Ample global dairy supply. Heavy inventories on both the sell and buy side of the supply chain, as well as EU government stocks, will limit recovery prospects in the months ahead. Through Jan. 10, EU intervention stocks were 46,639 tons after offers of 6,359 tons last week. At 6,000 tons per week, the 109,000-ton limit will be reached by March—just as the European spring flush is getting under way. In the United States, commercial stocks of cheese, butter and NDM at the end of November were about 115,000 tons greater than normal for the seasonal inventory trough.

EU milk production. Milk deliveries in October were estimated to be 4.0 percent higher than a year ago. We estimate November up close to 4 percent as well. And we look for a 1.0 to 1.5 percent year- over-year gain in the first half of 2016. In the eight months since production quotas expired, milk deliveries in Ireland and the Netherlands were up 10 percent. This more than offset a 3 percent decline in production in New Zealand in the first half of their 2015/16 season.

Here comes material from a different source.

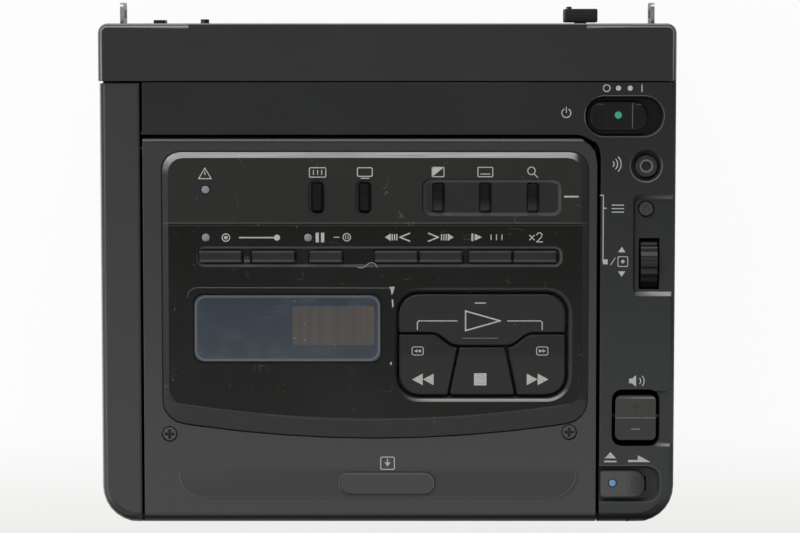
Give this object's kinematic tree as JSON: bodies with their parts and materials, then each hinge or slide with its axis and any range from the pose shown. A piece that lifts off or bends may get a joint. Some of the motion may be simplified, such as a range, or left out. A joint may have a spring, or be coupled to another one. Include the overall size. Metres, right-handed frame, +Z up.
{
  "type": "portable cassette video recorder",
  "caption": "Flat portable video cassette recorder with a hinged lid of push keys and a display, a slide switch, dial and rocker beside it, a jack door and a battery shoe.",
  "frame": {"origin": "under the middle of the overall box, on the plane that the feet stand on", "axes": "+X to the right, towards the control column; +Y to the rear, towards the battery shoe; +Z up through the lid"},
  "size_m": [0.148, 0.1336, 0.0585],
  "materials": {
    "shell": "matte charcoal",
    "base": "matte dark grey",
    "door": "satin grey",
    "lid": "satin grey metallic",
    "panel": "gloss black, with light wear",
    "key": "smooth dark grey",
    "cluster_key": "smooth dark grey",
    "window": "clear window, blue-grey tint",
    "screen": "unlit liquid-crystal grey",
    "lens": "small clear lens",
    "slider": "satin dark grey",
    "dial": "ribbed dark grey",
    "rubber": "matte black",
    "steel": "plated sheet steel",
    "drum": "polished",
    "board": "green laminate",
    "reel": "white moulding",
    "contact": "gold-coloured contacts in their block",
    "jack": "matte black"
  },
  "bodies": {
    "case": {"lower_housing": "base", "rear_cabinet": "shell", "control_frame": "shell", "foot_front_left": "rubber", "foot_front_right": "rubber", "foot_rear_left": "rubber", "foot_rear_right": "rubber", "battery_terminal": "contact", "dc_inlet": "jack", "strap_lug_left": "steel", "strap_lug_right": "steel", "main_board": "board", "deck_chassis": "steel", "lower_drum": "drum", "jack_panel": "jack", "svideo_socket": "jack", "digital_socket": "jack", "av_socket": "jack", "phones_socket": "jack", "remote_socket": "jack", "lid_hinge_rod": "steel"},
    "lid": {"lid_frame": "lid", "lid_panel": "panel", "display_window": "window", "display_module": "screen", "warning_lens": "lens", "record_lens": "lens", "pause_lens": "lens", "lid_screw_left": "steel", "lid_screw_right": "steel", "cassette_holder": "steel"},
    "jack_door": {"jack_door": "door"},
    "battery_release": {"battery_release": "slider"},
    "power_slide": {"power_slide": "slider"},
    "eject_slide": {"eject_slide": "slider"},
    "link_button": {"link_button": "slider"},
    "menu_button": {"menu_button": "slider"},
    "select_dial": {"select_dial": "dial"},
    "volume_rocker": {"volume_rocker": "slider"},
    "upper_drum": {"upper_drum": "drum"},
    "supply_reel": {"supply_reel": "reel"},
    "takeup_reel": {"takeup_reel": "reel"},
    "capstan_flywheel": {"capstan_flywheel": "steel"},
    "pinch_roller": {"pinch_roller": "rubber"},
    "data_key": {"data_key": "key"},
    "display_key": {"display_key": "key"},
    "effect_key": {"effect_key": "key"},
    "title_key": {"title_key": "key"},
    "zoom_key": {"zoom_key": "key"},
    "record_left_key": {"record_left_key": "key"},
    "record_right_key": {"record_right_key": "key"},
    "pause_key": {"pause_key": "key"},
    "reverse_frame_key": {"reverse_frame_key": "key"},
    "forward_frame_key": {"forward_frame_key": "key"},
    "slow_key": {"slow_key": "key"},
    "double_speed_key": {"double_speed_key": "key"},
    "play_key": {"play_key": "cluster_key"},
    "stop_key": {"stop_key": "cluster_key"},
    "rewind_key": {"rewind_key": "cluster_key"},
    "forward_key": {"forward_key": "cluster_key"}
  },
  "joints": [
    {"name": "lid_hinge", "type": "hinge", "parent": "case", "child": "lid", "pos_m": [0, 0.02938, 0.054], "axis": [-1, 0, 0], "range_deg": [0, 45]},
    {"name": "jack_door_hinge", "type": "hinge", "parent": "case", "child": "jack_door", "pos_m": [-0.07165, 0, 0.014], "axis": [0, -1, 0], "range_deg": [0, 90]},
    {"name": "battery_release_slide", "type": "slide", "parent": "case", "child": "battery_release", "axis": [1, 0, 0], "range_m": [0, 0.003], "stiffness_N_per_m": 600},
    {"name": "power_switch_slide", "type": "slide", "parent": "case", "child": "power_slide", "axis": [1, 0, 0], "range_m": [0, 0.0036]},
    {"name": "eject_switch_slide", "type": "slide", "parent": "case", "child": "eject_slide", "axis": [1, 0, 0], "range_m": [0, 0.0033], "stiffness_N_per_m": 600},
    {"name": "link_button_press", "type": "slide", "parent": "case", "child": "link_button", "axis": [0, 0, -1], "range_m": [0, 0.0008], "stiffness_N_per_m": 800},
    {"name": "menu_button_press", "type": "slide", "parent": "case", "child": "menu_button", "axis": [0, 0, -1], "range_m": [0, 0.0006], "stiffness_N_per_m": 800},
    {"name": "select_dial_turn", "type": "hinge", "parent": "case", "child": "select_dial", "pos_m": [0.0673, 0.0001, 0.0504], "axis": [1, 0, 0], "continuous": true},
    {"name": "volume_rocker_tilt", "type": "hinge", "parent": "case", "child": "volume_rocker", "pos_m": [0.06403, -0.03965, 0.0536], "axis": [1, 0, 0], "range_deg": [-4, 4], "stiffness_Nm_per_rad": 0.05},
    {"name": "drum_spin", "type": "hinge", "parent": "case", "child": "upper_drum", "pos_m": [-0.00445, 0.0173, 0.02945], "axis": [0, 0.0872, 0.9962], "continuous": true},
    {"name": "supply_reel_spin", "type": "hinge", "parent": "case", "child": "supply_reel", "pos_m": [-0.02745, -0.02605, 0.03], "axis": [0, 0, 1], "continuous": true},
    {"name": "takeup_reel_spin", "type": "hinge", "parent": "case", "child": "takeup_reel", "pos_m": [0.01855, -0.02605, 0.03], "axis": [0, 0, 1], "continuous": true},
    {"name": "capstan_spin", "type": "hinge", "parent": "case", "child": "capstan_flywheel", "pos_m": [0.02555, 0.00765, 0.03], "axis": [0, 0, 1], "continuous": true},
    {"name": "pinch_roller_spin", "type": "hinge", "parent": "case", "child": "pinch_roller", "pos_m": [0.02555, 0.0157, 0.035], "axis": [0, 0, 1], "continuous": true},
    {"name": "data_key_press", "type": "slide", "parent": "lid", "child": "data_key", "axis": [0, 0, -1], "range_m": [0, 0.0008], "stiffness_N_per_m": 800},
    {"name": "display_key_press", "type": "slide", "parent": "lid", "child": "display_key", "axis": [0, 0, -1], "range_m": [0, 0.0008], "stiffness_N_per_m": 800},
    {"name": "effect_key_press", "type": "slide", "parent": "lid", "child": "effect_key", "axis": [0, 0, -1], "range_m": [0, 0.0008], "stiffness_N_per_m": 800},
    {"name": "title_key_press", "type": "slide", "parent": "lid", "child": "title_key", "axis": [0, 0, -1], "range_m": [0, 0.0008], "stiffness_N_per_m": 800},
    {"name": "zoom_key_press", "type": "slide", "parent": "lid", "child": "zoom_key", "axis": [0, 0, -1], "range_m": [0, 0.0008], "stiffness_N_per_m": 800},
    {"name": "record_left_key_press", "type": "slide", "parent": "lid", "child": "record_left_key", "axis": [0, 0, -1], "range_m": [0, 0.0008], "stiffness_N_per_m": 800},
    {"name": "record_right_key_press", "type": "slide", "parent": "lid", "child": "record_right_key", "axis": [0, 0, -1], "range_m": [0, 0.0008], "stiffness_N_per_m": 800},
    {"name": "pause_key_press", "type": "slide", "parent": "lid", "child": "pause_key", "axis": [0, 0, -1], "range_m": [0, 0.0008], "stiffness_N_per_m": 800},
    {"name": "reverse_frame_key_press", "type": "slide", "parent": "lid", "child": "reverse_frame_key", "axis": [0, 0, -1], "range_m": [0, 0.0008], "stiffness_N_per_m": 800},
    {"name": "forward_frame_key_press", "type": "slide", "parent": "lid", "child": "forward_frame_key", "axis": [0, 0, -1], "range_m": [0, 0.0008], "stiffness_N_per_m": 800},
    {"name": "slow_key_press", "type": "slide", "parent": "lid", "child": "slow_key", "axis": [0, 0, -1], "range_m": [0, 0.0008], "stiffness_N_per_m": 800},
    {"name": "double_speed_key_press", "type": "slide", "parent": "lid", "child": "double_speed_key", "axis": [0, 0, -1], "range_m": [0, 0.0008], "stiffness_N_per_m": 800},
    {"name": "play_key_press", "type": "slide", "parent": "lid", "child": "play_key", "axis": [0, 0, -1], "range_m": [0, 0.0008], "stiffness_N_per_m": 800},
    {"name": "stop_key_press", "type": "slide", "parent": "lid", "child": "stop_key", "axis": [0, 0, -1], "range_m": [0, 0.0008], "stiffness_N_per_m": 800},
    {"name": "rewind_key_press", "type": "slide", "parent": "lid", "child": "rewind_key", "axis": [0, 0, -1], "range_m": [0, 0.0008], "stiffness_N_per_m": 800},
    {"name": "forward_key_press", "type": "slide", "parent": "lid", "child": "forward_key", "axis": [0, 0, -1], "range_m": [0, 0.0008], "stiffness_N_per_m": 800}
  ]
}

Still waiting on China. China imports were above year-ago levels in November (albeit against a low comparable). In addition, New Zealand exports to China were up dramatically in November, which suggests good China import volumes in December. However, these purchases are thought to be mostly China’s annual binge on low-tariff milk powder from New Zealand that re-sets at the start of every year. China manufacturers are believed to have finally worked milk powder inventories down near comfortable levels, but while domestic production growth is modest, so far it is still growing sufficiently to mitigate the need for game-changing imports.

Stagnant prices. Commodity prices have been relatively steady over the last month. The EU intervention price for SMP (about $1,844/ton at current exchange rates) has put a floor on prices for now. However, there’s no urgency to bid prices higher given current surpluses. Prices decreased at the Jan. 19 GDT auction, the second straight decline. WMP averaged $2,188/ton and SMP averaged $1,835/ton. Traders don’t anticipate much improvement in the months ahead; on Jan. 19, NZX futures for WMP averaged $2,297/ton for Q2-2016.

Weather. One of the climate-related drivers that could have pointed the markets into positive territory has moderated in the last two months. The threat of El Niño on New Zealand milk production has softened as the Kiwis move past their flush. In the peak months of October and November, New Zealand milk production was down just 2.4 percent from the prior year.

Little urgency for buyers. Dairy buyers have good coverage for the months ahead as well, with plenty of product in the pipeline. There’s also concern that several major importing countries dependent on oil revenue—Algeria and Venezuela in particular—have pared back purchases in recent months.

Like all commodities, the author concludes. saying that dairy needs a bullish story to ignite a global rally. Currently, that story doesn’t exist. Lewitt notes that USDEC’s outlook hasn’t changed materially since its previous report and its early December “Global Market Outlook” webinar.

“Our previous assessment of market conditions stands,” he concludes. “it will take most, if not all, of 2016 for the markets to rebalance.”